Iris Häussler. Studio-shot by Brian Lynn, 2018
Iris Häussler studied conceptual art and sculpture at the Academy of Fine Arts in Munich, Germany, and lives and works in Toronto, Canada. She is known internationally for her unsettling, immersive installations that she creates around her fictitious characters and constructs them in situ in collaboration with museums, art institutions and galleries. Recent projects & exhibitions include: Apartment 5 at Platform, Armory Show (2019), New York USA; Apartment 4. John Michael Kohler Arts Center & Chipstone Foundation, Wisconsin, USA, (2018/19); The Sophie La Rosière Project @: PSM Gallery Berlin (2019), Daniel Faria Gallery (2017), Scrap Metal Gallery (2016), Art Gallery of York University (2016), Toronto, Canada; He Dreamed Overtime in the 18th Sydney Biennale in Australia (2012).
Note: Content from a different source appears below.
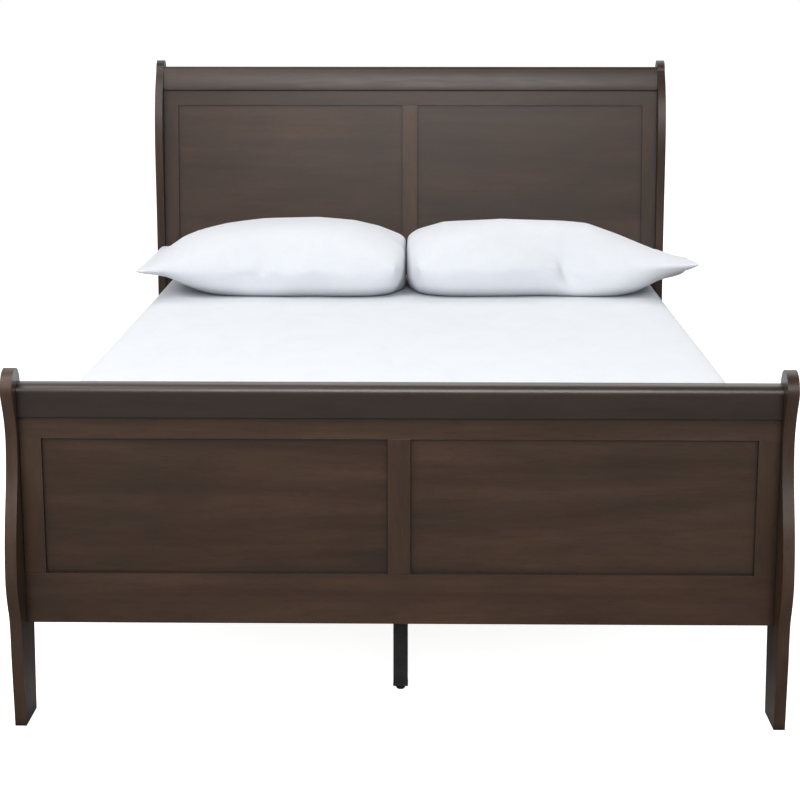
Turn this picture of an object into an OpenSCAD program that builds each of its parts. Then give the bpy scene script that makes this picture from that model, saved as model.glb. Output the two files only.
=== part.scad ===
// Sleigh bed for a full mattress. Two scrolled ends, each a frame-and-panel board between two
// shaped posts, are joined by side rails on hooks. Seven slats lie on cleats, and every other
// slat has a square centre leg with a levelling glide. Mattress and two pillows lie on top.
// Origin: on the floor, at the centre of the bed. +X is right seen from the foot, +Y is the head.

/* [Overall] */
// Width over the posts
bed_w = 1470; // [1440:5:1520]
// Length over the scrolls
bed_l = 2150; // [2130:5:2200]
// Height of the headboard scrolls
head_h = 1205; // [1190:5:1240]
// Height of the footboard scrolls
foot_h = 700; // [695:1:715]

/* [Posts] */
// Thickness of a post board
post_t = 22; // [18:1:30]
// Depth of a leg where it is widest under the side rail
leg_depth = 95; // [90:1:100]
// Radius of the headboard scroll
head_scroll_r = 30; // [28:1:32]
// Radius of the footboard scroll
foot_scroll_r = 38; // [34:1:38]

/* [Boards] */
// Thickness of rails and stiles
frame_t = 25; // [22:1:28]
// Thickness of a panel
panel_t = 12; // [8:1:12]
// Depth of the groove that holds a panel
groove_d = 8; // [6:1:12]
// Width of an outer stile
stile_w = 41; // [38:1:60]
// Width of the centre stile
centre_stile_w = 43; // [36:1:60]
// Height of a top rail
top_rail_h = 42; // [36:1:50]
// Height of both bottom rails
bottom_rail_h = 100; // [80:1:110]
// Thickness of a crown at its lower edge
crown_t = 40; // [36:1:42]
// Radius of a crown's inner top edge
crown_r = 9; // [6:1:12]
// Radius of a crown's outer top edge
crown_face_r = 18; // [9:1:20]
// Lean of a crown beyond its board's, in degrees
crown_lean = 5; // [3:0.5:6]
// Lean of the headboard, in degrees
head_lean = 2.6; // [1:0.1:3]
// Lean of the footboard, in degrees
foot_lean = 3.9; // [3:0.1:4]

/* [Side rails] */
// Height of a side rail
side_rail_h = 150; // [130:5:160]
// Underside of a side rail above the floor
side_rail_z = 225; // [215:5:235]
// Section of the cleats that carry the slats
cleat_s = 25; // [20:1:32]

/* [Slats and centre legs] */
// Number of slats
slat_count = 7; // [7:7]
// Width of a slat
slat_w = 90; // [70:5:100]
// Thickness of a slat
slat_t = 20; // [18:1:24]
// Distance between slats
slat_pitch = 282; // [270:1:285]
// Side of the square leg tube
tube_s = 29; // [25:1:35]
// Wall of the leg tube
tube_wall = 1.5; // [1:0.5:2]
// Levelling travel of a glide
glide_travel = 12; // [8:1:15]

/* [Bedding] */
// Width of the mattress
mattress_w = 1372; // [1360:1:1380]
// Length of the mattress
mattress_l = 1905; // [1890:1:1905]
// Thickness of the mattress
mattress_h = 248; // [200:1:260]
// Width of a pillow, tip to tip
pillow_w = 752; // [700:1:760]
// Depth of a pillow
pillow_d = 510; // [450:5:520]
// Thickness of a pillow at its crest
pillow_h = 182; // [150:1:190]

/* [Hidden] */
$fn = 48;
eps = 0.1;

wood = [0.24, 0.19, 0.16];
panel_wood = [0.27, 0.21, 0.18];
slat_wood = [0.80, 0.68, 0.50];
steel = [0.70, 0.70, 0.72];
black = [0.08, 0.08, 0.08];
white = [0.95, 0.95, 0.96];

// A post outline is drawn in (s, z): s runs outward from the edge that the side rail meets.
foot_depth = 145;                          // s of the footboard scroll's outer edge
rail_foot_y = -bed_l / 2 + foot_depth;     // where the side rails meet the foot posts
rail_head_y = bed_l / 2 - leg_depth;       // where the side rails meet the head posts
rail_len = rail_head_y - rail_foot_y;
inner_w = bed_w - 2 * post_t;

// Ends: each board's own frame starts at the inner face of its bottom rail, at its lower edge,
// with Y outward through the thickness and Z up along the leaning board.
head_board = [2, 400];                     // (s, z) of that corner on the headboard
foot_board = [40, 198];                    // and on the footboard
head_board_h = 719;                        // up to the underside of the crown
foot_board_h = 409;
head_crown_h = 70;                         // height of the crown itself
foot_crown_h = 65;

dowel_r = 4;
dowel_gap = 0.05;
post_dowel = 13;                           // how far a dowel goes into a post
board_dowel = 30;                          // and into the board beside or below it

// Hook joints of the side rails
hook_t = 3.5;
hook_reach = 26;
hook_in_rail = 48;
hook_h = 96;
hook_pin_r = 3;
hook_pin_gap = 0.05;
hook_pitch = 56;                           // between the two hooks of a plate
hook_pin_in = 15;                          // depth of a pin's axis behind the post's edge
slot_gap = 0.6;
notch_h = 20;                              // a hook's notch, below its pin
tooth_h = 9;                               // the tooth in front of the pin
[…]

Awards include the Karl-Hofer Prize (Berlin), the Kunstfonds Fellowship (Bonn) and the Canada Council for the Arts. Häussler is represented by: Daniel Faria Gallery & PSM Gallery
Surveillancescapes, Archival pigment print on cotton paper, 2019
Tim van den Oudenhoven is a Belgian-born artist who currently lives and works in Berlin. His photo-based depictions of desolate landscapes with a strong suggestion of surveillance inspire conversations on the dynamic between the visible and the invisible, the witness and the witnessed: in brief, the nature of being seen.